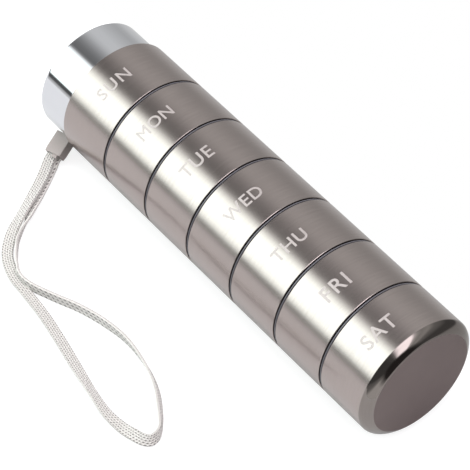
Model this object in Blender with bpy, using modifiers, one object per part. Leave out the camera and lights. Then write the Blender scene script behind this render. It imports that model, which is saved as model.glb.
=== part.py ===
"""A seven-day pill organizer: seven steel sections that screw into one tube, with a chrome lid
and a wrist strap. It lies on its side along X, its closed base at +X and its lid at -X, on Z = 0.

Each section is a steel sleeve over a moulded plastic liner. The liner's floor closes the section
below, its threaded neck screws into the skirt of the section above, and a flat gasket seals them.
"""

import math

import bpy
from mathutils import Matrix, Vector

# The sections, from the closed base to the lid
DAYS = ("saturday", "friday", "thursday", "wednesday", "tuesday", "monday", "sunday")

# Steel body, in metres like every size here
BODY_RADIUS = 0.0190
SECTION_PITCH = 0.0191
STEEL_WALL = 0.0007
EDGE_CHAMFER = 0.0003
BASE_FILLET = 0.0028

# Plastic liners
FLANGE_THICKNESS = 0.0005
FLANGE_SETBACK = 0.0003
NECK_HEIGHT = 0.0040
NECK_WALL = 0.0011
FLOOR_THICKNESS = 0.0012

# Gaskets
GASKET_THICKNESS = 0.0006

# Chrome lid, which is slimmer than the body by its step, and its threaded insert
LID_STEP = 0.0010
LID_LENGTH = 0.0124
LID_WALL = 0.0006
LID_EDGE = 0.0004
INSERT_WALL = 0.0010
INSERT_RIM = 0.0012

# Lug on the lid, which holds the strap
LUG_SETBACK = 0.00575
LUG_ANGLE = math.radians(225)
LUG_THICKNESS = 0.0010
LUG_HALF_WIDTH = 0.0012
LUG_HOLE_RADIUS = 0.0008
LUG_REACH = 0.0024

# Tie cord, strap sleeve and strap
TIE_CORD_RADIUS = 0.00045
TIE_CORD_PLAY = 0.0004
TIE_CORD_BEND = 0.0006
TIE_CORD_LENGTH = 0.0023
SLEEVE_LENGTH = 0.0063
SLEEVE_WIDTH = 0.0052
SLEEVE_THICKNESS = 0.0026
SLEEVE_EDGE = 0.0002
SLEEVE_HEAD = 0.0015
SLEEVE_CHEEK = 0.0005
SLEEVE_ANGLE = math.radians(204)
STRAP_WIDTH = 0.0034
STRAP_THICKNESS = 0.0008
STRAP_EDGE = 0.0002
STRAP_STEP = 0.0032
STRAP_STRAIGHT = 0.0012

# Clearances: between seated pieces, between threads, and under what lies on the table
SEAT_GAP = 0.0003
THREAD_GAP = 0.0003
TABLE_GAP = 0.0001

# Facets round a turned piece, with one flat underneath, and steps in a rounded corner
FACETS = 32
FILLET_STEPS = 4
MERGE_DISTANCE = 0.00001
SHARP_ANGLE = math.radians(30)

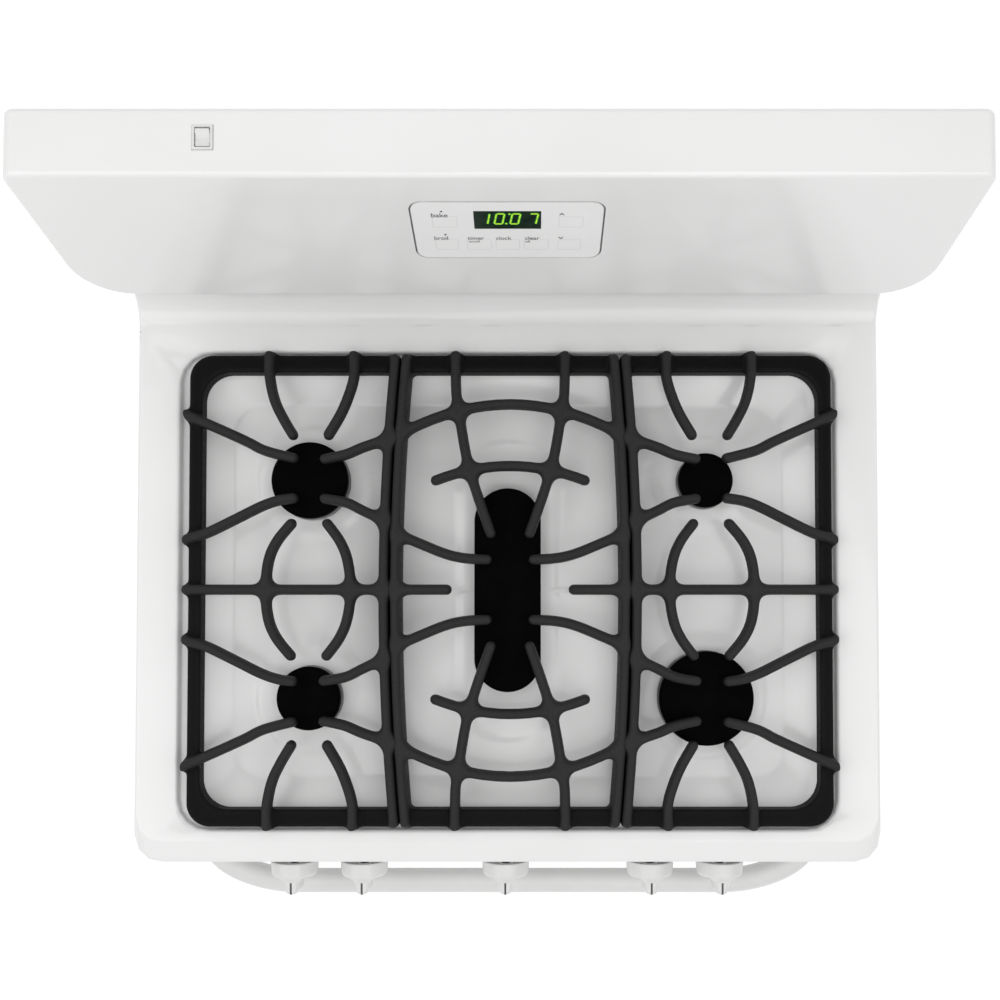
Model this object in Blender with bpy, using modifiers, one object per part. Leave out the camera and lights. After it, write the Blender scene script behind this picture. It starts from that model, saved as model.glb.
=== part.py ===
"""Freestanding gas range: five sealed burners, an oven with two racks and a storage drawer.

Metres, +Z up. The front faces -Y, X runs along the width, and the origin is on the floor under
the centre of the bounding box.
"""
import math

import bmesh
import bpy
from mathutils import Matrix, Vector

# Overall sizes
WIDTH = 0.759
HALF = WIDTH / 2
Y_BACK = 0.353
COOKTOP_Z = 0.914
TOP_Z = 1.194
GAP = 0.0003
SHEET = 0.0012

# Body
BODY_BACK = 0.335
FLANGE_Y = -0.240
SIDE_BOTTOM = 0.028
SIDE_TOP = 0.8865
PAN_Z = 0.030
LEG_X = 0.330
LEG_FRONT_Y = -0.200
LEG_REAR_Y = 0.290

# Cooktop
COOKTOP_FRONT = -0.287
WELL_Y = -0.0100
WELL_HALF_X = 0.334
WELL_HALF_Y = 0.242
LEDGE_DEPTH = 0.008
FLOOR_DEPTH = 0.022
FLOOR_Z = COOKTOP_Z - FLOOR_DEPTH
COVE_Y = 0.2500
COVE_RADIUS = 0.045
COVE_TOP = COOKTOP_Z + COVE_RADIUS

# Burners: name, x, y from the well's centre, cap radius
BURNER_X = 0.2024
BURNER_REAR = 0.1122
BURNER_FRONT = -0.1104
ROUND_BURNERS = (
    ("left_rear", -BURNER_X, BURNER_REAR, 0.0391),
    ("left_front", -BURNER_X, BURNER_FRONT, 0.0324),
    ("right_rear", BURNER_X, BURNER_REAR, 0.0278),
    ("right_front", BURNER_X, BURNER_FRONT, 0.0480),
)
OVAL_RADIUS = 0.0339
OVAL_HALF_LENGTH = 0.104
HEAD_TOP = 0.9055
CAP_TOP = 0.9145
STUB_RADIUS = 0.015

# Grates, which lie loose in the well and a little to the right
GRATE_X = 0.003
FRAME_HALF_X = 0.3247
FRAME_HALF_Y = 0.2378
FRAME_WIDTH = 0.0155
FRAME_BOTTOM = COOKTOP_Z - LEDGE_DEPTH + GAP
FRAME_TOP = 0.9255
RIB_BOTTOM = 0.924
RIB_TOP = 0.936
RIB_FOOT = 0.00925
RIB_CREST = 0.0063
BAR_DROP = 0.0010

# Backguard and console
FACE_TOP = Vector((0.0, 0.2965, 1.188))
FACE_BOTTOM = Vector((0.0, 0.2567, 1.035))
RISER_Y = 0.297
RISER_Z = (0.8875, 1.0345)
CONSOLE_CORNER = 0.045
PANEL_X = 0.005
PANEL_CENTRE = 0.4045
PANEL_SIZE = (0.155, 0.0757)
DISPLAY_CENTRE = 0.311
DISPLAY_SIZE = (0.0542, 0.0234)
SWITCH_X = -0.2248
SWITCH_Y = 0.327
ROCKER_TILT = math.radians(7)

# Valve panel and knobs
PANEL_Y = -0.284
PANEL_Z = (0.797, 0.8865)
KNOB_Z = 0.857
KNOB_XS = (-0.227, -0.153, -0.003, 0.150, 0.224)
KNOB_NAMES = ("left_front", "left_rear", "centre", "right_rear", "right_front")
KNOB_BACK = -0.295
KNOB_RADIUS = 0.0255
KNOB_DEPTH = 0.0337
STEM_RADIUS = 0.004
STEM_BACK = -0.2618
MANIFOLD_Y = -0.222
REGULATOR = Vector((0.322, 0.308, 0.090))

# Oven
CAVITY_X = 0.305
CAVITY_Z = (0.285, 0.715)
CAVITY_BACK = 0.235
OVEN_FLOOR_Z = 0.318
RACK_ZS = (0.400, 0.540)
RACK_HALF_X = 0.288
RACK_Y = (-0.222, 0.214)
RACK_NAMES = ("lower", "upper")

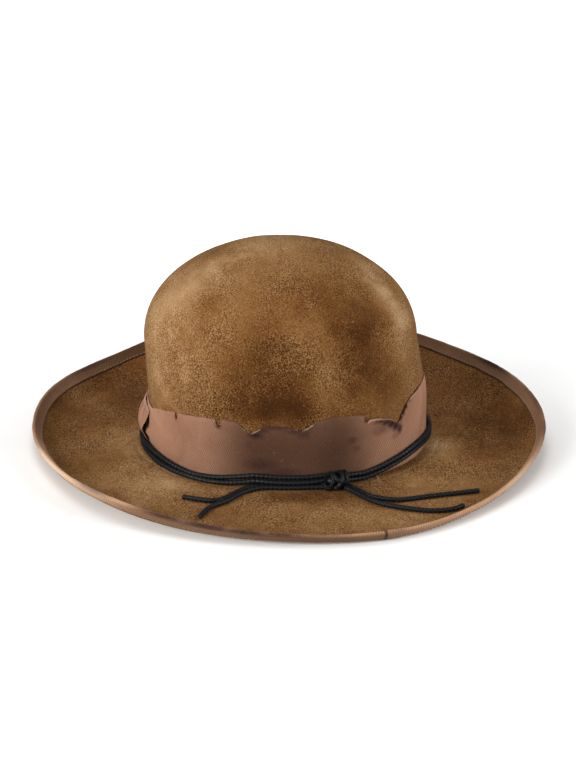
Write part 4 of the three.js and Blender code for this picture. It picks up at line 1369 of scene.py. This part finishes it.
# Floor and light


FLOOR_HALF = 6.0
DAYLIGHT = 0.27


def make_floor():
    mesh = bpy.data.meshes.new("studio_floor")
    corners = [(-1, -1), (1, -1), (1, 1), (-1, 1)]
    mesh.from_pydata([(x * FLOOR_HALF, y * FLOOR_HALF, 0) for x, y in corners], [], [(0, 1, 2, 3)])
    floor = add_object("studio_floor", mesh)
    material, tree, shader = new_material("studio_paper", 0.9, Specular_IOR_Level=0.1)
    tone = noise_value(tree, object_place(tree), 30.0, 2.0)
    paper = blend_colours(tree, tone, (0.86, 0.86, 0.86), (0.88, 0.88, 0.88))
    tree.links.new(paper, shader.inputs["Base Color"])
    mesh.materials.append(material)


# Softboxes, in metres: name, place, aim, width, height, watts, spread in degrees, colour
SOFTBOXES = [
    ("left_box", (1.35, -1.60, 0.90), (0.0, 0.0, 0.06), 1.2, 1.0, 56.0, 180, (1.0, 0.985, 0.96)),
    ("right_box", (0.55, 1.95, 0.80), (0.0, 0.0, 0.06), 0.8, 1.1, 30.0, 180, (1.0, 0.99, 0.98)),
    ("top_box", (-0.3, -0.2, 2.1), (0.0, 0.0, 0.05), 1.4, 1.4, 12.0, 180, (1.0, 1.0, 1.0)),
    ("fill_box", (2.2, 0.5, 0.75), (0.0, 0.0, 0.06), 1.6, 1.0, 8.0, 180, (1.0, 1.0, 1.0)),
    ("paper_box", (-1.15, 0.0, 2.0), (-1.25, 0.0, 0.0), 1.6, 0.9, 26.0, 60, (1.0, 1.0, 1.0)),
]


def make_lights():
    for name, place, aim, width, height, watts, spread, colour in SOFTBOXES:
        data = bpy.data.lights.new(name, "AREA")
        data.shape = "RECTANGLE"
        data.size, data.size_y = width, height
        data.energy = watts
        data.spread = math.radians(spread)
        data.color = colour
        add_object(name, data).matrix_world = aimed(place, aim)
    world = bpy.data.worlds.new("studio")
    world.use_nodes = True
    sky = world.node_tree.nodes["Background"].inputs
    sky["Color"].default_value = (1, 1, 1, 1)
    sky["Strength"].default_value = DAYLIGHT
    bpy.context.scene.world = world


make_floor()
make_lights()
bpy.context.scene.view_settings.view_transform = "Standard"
#####
§ **Your instructions**: Retype precisely, and only, the span of lines that opens at the line containing "model, saved as model.glb." and closes at the line containing "COVE_TOP = COOKTOP_Z + COVE_RADIUS", both inclusive.

§ **Finished answer**:
Model this object in Blender with bpy, using modifiers, one object per part. Leave out the camera and lights. After it, write the Blender scene script behind this picture. It starts from that model, saved as model.glb.
=== part.py ===
"""Freestanding gas range: five sealed burners, an oven with two racks and a storage drawer.

Metres, +Z up. The front faces -Y, X runs along the width, and the origin is on the floor under
the centre of the bounding box.
"""
import math

import bmesh
import bpy
from mathutils import Matrix, Vector

# Overall sizes
WIDTH = 0.759
HALF = WIDTH / 2
Y_BACK = 0.353
COOKTOP_Z = 0.914
TOP_Z = 1.194
GAP = 0.0003
SHEET = 0.0012

# Body
BODY_BACK = 0.335
FLANGE_Y = -0.240
SIDE_BOTTOM = 0.028
SIDE_TOP = 0.8865
PAN_Z = 0.030
LEG_X = 0.330
LEG_FRONT_Y = -0.200
LEG_REAR_Y = 0.290

# Cooktop
COOKTOP_FRONT = -0.287
WELL_Y = -0.0100
WELL_HALF_X = 0.334
WELL_HALF_Y = 0.242
LEDGE_DEPTH = 0.008
FLOOR_DEPTH = 0.022
FLOOR_Z = COOKTOP_Z - FLOOR_DEPTH
COVE_Y = 0.2500
COVE_RADIUS = 0.045
COVE_TOP = COOKTOP_Z + COVE_RADIUS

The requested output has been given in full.